It is required that all of the data be written out exactly.

-- BEGIN Supplied data --

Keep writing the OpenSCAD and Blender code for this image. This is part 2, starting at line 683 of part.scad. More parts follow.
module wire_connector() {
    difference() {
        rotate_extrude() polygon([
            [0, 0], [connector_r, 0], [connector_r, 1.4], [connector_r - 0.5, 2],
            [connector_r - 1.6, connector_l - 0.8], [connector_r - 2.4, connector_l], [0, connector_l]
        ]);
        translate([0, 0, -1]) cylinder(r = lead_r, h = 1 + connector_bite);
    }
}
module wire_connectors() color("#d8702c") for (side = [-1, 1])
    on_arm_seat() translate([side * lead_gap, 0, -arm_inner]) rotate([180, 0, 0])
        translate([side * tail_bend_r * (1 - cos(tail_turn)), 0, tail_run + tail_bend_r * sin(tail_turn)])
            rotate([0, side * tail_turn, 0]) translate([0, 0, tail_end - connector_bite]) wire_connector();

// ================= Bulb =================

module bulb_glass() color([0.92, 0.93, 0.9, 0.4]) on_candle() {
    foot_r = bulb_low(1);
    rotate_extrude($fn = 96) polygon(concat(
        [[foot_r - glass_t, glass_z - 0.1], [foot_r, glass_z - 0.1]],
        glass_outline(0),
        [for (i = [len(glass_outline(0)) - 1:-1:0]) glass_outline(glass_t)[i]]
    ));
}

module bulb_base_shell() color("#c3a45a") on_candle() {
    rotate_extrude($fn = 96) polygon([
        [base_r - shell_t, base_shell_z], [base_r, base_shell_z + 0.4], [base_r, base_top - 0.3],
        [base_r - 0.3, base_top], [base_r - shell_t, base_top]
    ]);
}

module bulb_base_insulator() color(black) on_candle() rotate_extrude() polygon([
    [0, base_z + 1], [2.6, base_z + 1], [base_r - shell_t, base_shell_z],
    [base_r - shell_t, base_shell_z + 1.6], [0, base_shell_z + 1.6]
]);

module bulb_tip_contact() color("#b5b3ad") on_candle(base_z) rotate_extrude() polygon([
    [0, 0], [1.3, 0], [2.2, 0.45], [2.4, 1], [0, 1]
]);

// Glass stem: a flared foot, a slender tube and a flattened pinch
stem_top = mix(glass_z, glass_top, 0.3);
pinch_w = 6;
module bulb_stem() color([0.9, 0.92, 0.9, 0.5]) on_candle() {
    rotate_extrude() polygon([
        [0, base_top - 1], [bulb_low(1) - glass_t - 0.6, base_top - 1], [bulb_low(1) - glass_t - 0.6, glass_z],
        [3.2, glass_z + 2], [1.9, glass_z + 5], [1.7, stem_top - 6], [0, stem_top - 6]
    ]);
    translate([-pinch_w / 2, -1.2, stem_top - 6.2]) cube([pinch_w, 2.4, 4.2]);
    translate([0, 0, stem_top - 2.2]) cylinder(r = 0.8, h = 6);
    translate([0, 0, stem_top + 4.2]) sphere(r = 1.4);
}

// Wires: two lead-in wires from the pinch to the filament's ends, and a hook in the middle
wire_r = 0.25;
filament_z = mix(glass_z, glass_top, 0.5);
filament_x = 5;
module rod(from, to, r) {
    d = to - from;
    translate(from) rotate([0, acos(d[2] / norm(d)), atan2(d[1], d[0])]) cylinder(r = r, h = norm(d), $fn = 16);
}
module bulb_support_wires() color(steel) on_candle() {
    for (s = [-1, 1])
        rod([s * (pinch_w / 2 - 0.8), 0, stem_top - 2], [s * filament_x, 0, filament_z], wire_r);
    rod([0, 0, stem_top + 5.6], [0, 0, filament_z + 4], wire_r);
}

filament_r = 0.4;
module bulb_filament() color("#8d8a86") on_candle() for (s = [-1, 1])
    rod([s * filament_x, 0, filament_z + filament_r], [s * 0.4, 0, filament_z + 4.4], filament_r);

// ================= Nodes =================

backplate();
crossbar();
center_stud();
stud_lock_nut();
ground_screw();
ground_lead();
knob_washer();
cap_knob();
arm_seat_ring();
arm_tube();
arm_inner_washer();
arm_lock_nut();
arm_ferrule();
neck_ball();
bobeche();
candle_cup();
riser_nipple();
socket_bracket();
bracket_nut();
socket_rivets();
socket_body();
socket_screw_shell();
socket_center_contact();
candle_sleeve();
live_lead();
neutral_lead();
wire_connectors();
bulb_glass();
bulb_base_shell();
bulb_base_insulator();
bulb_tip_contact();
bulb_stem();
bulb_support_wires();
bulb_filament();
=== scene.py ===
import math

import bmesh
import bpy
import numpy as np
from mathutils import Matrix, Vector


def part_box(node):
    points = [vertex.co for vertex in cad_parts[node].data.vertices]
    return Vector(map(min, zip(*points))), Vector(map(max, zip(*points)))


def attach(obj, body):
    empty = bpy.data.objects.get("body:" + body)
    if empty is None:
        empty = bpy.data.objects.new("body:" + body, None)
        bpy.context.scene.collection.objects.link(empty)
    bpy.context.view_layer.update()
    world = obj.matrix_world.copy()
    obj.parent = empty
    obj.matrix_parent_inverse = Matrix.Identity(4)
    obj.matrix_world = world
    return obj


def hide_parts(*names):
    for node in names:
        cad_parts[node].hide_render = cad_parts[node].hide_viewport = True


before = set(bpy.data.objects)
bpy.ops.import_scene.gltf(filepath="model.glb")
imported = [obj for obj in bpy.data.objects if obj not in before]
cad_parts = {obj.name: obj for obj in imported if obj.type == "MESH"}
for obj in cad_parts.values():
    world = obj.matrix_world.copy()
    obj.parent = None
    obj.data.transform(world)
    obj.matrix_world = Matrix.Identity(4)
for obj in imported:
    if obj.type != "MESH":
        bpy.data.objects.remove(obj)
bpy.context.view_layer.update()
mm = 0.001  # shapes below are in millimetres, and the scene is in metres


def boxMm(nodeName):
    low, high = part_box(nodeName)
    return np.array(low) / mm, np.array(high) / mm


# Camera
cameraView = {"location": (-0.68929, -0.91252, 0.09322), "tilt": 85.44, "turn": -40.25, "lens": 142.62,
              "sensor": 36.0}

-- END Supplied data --

* **Solution**:
Keep writing the OpenSCAD and Blender code for this image. This is part 2, starting at line 683 of part.scad. More parts follow.
module wire_connector() {
    difference() {
        rotate_extrude() polygon([
            [0, 0], [connector_r, 0], [connector_r, 1.4], [connector_r - 0.5, 2],
            [connector_r - 1.6, connector_l - 0.8], [connector_r - 2.4, connector_l], [0, connector_l]
        ]);
        translate([0, 0, -1]) cylinder(r = lead_r, h = 1 + connector_bite);
    }
}
module wire_connectors() color("#d8702c") for (side = [-1, 1])
    on_arm_seat() translate([side * lead_gap, 0, -arm_inner]) rotate([180, 0, 0])
        translate([side * tail_bend_r * (1 - cos(tail_turn)), 0, tail_run + tail_bend_r * sin(tail_turn)])
            rotate([0, side * tail_turn, 0]) translate([0, 0, tail_end - connector_bite]) wire_connector();

// ================= Bulb =================

module bulb_glass() color([0.92, 0.93, 0.9, 0.4]) on_candle() {
    foot_r = bulb_low(1);
    rotate_extrude($fn = 96) polygon(concat(
        [[foot_r - glass_t, glass_z - 0.1], [foot_r, glass_z - 0.1]],
        glass_outline(0),
        [for (i = [len(glass_outline(0)) - 1:-1:0]) glass_outline(glass_t)[i]]
    ));
}

module bulb_base_shell() color("#c3a45a") on_candle() {
    rotate_extrude($fn = 96) polygon([
        [base_r - shell_t, base_shell_z], [base_r, base_shell_z + 0.4], [base_r, base_top - 0.3],
        [base_r - 0.3, base_top], [base_r - shell_t, base_top]
    ]);
}

module bulb_base_insulator() color(black) on_candle() rotate_extrude() polygon([
    [0, base_z + 1], [2.6, base_z + 1], [base_r - shell_t, base_shell_z],
    [base_r - shell_t, base_shell_z + 1.6], [0, base_shell_z + 1.6]
]);

module bulb_tip_contact() color("#b5b3ad") on_candle(base_z) rotate_extrude() polygon([
    [0, 0], [1.3, 0], [2.2, 0.45], [2.4, 1], [0, 1]
]);

// Glass stem: a flared foot, a slender tube and a flattened pinch
stem_top = mix(glass_z, glass_top, 0.3);
pinch_w = 6;
module bulb_stem() color([0.9, 0.92, 0.9, 0.5]) on_candle() {
    rotate_extrude() polygon([
        [0, base_top - 1], [bulb_low(1) - glass_t - 0.6, base_top - 1], [bulb_low(1) - glass_t - 0.6, glass_z],
        [3.2, glass_z + 2], [1.9, glass_z + 5], [1.7, stem_top - 6], [0, stem_top - 6]
    ]);
    translate([-pinch_w / 2, -1.2, stem_top - 6.2]) cube([pinch_w, 2.4, 4.2]);
    translate([0, 0, stem_top - 2.2]) cylinder(r = 0.8, h = 6);
    translate([0, 0, stem_top + 4.2]) sphere(r = 1.4);
}

// Wires: two lead-in wires from the pinch to the filament's ends, and a hook in the middle
wire_r = 0.25;
filament_z = mix(glass_z, glass_top, 0.5);
filament_x = 5;
module rod(from, to, r) {
    d = to - from;
    translate(from) rotate([0, acos(d[2] / norm(d)), atan2(d[1], d[0])]) cylinder(r = r, h = norm(d), $fn = 16);
}
module bulb_support_wires() color(steel) on_candle() {
    for (s = [-1, 1])
        rod([s * (pinch_w / 2 - 0.8), 0, stem_top - 2], [s * filament_x, 0, filament_z], wire_r);
    rod([0, 0, stem_top + 5.6], [0, 0, filament_z + 4], wire_r);
}

filament_r = 0.4;
module bulb_filament() color("#8d8a86") on_candle() for (s = [-1, 1])
    rod([s * filament_x, 0, filament_z + filament_r], [s * 0.4, 0, filament_z + 4.4], filament_r);

// ================= Nodes =================

backplate();
crossbar();
center_stud();
stud_lock_nut();
ground_screw();
ground_lead();
knob_washer();
cap_knob();
arm_seat_ring();
arm_tube();
arm_inner_washer();
arm_lock_nut();
arm_ferrule();
neck_ball();
bobeche();
candle_cup();
riser_nipple();
socket_bracket();
bracket_nut();
socket_rivets();
socket_body();
socket_screw_shell();
socket_center_contact();
candle_sleeve();
live_lead();
neutral_lead();
wire_connectors();
bulb_glass();
bulb_base_shell();
bulb_base_insulator();
bulb_tip_contact();
bulb_stem();
bulb_support_wires();
bulb_filament();
=== scene.py ===
import math

import bmesh
import bpy
import numpy as np
from mathutils import Matrix, Vector


def part_box(node):
    points = [vertex.co for vertex in cad_parts[node].data.vertices]
    return Vector(map(min, zip(*points))), Vector(map(max, zip(*points)))


def attach(obj, body):
    empty = bpy.data.objects.get("body:" + body)
    if empty is None:
        empty = bpy.data.objects.new("body:" + body, None)
        bpy.context.scene.collection.objects.link(empty)
    bpy.context.view_layer.update()
    world = obj.matrix_world.copy()
    obj.parent = empty
    obj.matrix_parent_inverse = Matrix.Identity(4)
    obj.matrix_world = world
    return obj


def hide_parts(*names):
    for node in names:
        cad_parts[node].hide_render = cad_parts[node].hide_viewport = True


before = set(bpy.data.objects)
bpy.ops.import_scene.gltf(filepath="model.glb")
imported = [obj for obj in bpy.data.objects if obj not in before]
cad_parts = {obj.name: obj for obj in imported if obj.type == "MESH"}
for obj in cad_parts.values():
    world = obj.matrix_world.copy()
    obj.parent = None
    obj.data.transform(world)
    obj.matrix_world = Matrix.Identity(4)
for obj in imported:
    if obj.type != "MESH":
        bpy.data.objects.remove(obj)
bpy.context.view_layer.update()
mm = 0.001  # shapes below are in millimetres, and the scene is in metres


def boxMm(nodeName):
    low, high = part_box(nodeName)
    return np.array(low) / mm, np.array(high) / mm


# Camera
cameraView = {"location": (-0.68929, -0.91252, 0.09322), "tilt": 85.44, "turn": -40.25, "lens": 142.62,
              "sensor": 36.0}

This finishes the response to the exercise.